MySQL char & varchar character sets & storage sizes

pospi picture pospi · Apr 10, 2012 · Viewed 12.2k times · Source

Wondering how much actual storage space will be taken up by these two datatypes, as the MySQL documentation is slightly unclear on the matter.

CHAR(M) M × w bytes, 0 <= M <= 255, where w is the number of bytes required for the maximum-length character in the character set

VARCHAR(M), VARBINARY(M) L + 1 bytes if column values require 0 – 255 bytes, L + 2 bytes if values may require more than 255 bytes

This seems to imply to me that, given a utf8-encoded database, a CHAR will always take up 32 bits per character, whilst a VARCHAR will take between 8 and 32 depending on the actual byte length of the characters stored. Is that correct? Or does a VARCHAR imply an 8-bit character width, and storing multi-octet UTF8 characters actually consumes multiple 'characters' from the VARCHAR? Or does the VARCHAR also always store 32 bits per character? So many possibilities.

Not something I've ever had to worry this much about before, but I'm starting to hit in-memory temp table size limits and I don't necessarily want to have to increase MySQL's available pool (for the second time).

Answer

Celada picture Celada · Apr 10, 2012

CHAR and VARCHAR both count characters. Both of them count the maximum storage that they might require given the character encoding and length. For ASCII, that's 1 byte per character. For UTF-8, that's 3 bytes per character (not 4 as you'd expect, because MySQL's Unicode support is crippled for some reason, and it doesn't support any Unicode characters which would require 4 bytes in UTF-8). So far, CHAR and VARCHAR are the same.

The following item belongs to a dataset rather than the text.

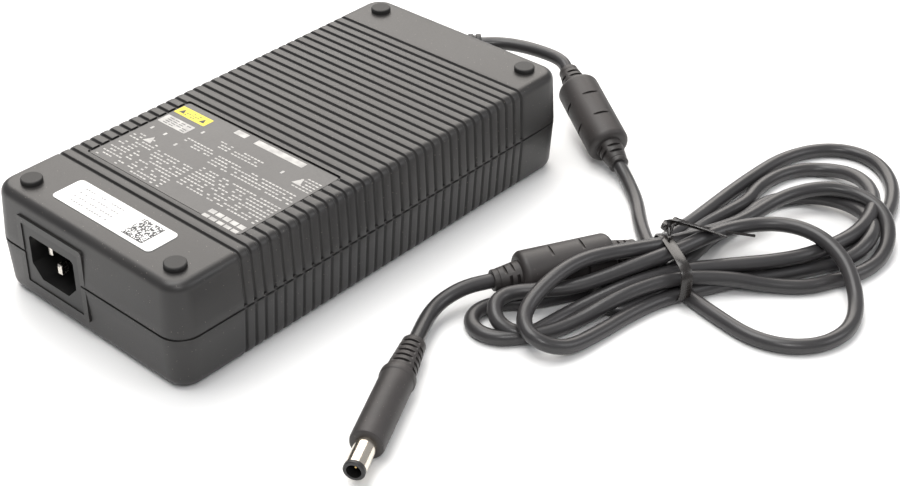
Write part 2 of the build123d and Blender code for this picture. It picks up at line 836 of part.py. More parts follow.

Now, CHAR just goes ahead and reserves this amount of storage.

VARCHAR instead allocated 1 or 2 bytes, depending on whether this maximum storage is < 256 or ≥ 256. And the actual amount of space occupied by the entry is these one or two bytes, plus the amount of space actually occupied by the string.

Interestingly, this makes 85 a magic number for UTF-8 VARCHAR:

  • VARCHAR(85) uses 1 byte for the length because the maximum possible length of 85 (crippled) UTF-8 characters is 3 × 85 = 255.
  • VARCHAR(86) uses 2 byte for the length because the maximum possible length of 86 (crippled) UTF-8 characters is 3 × 86 = 258.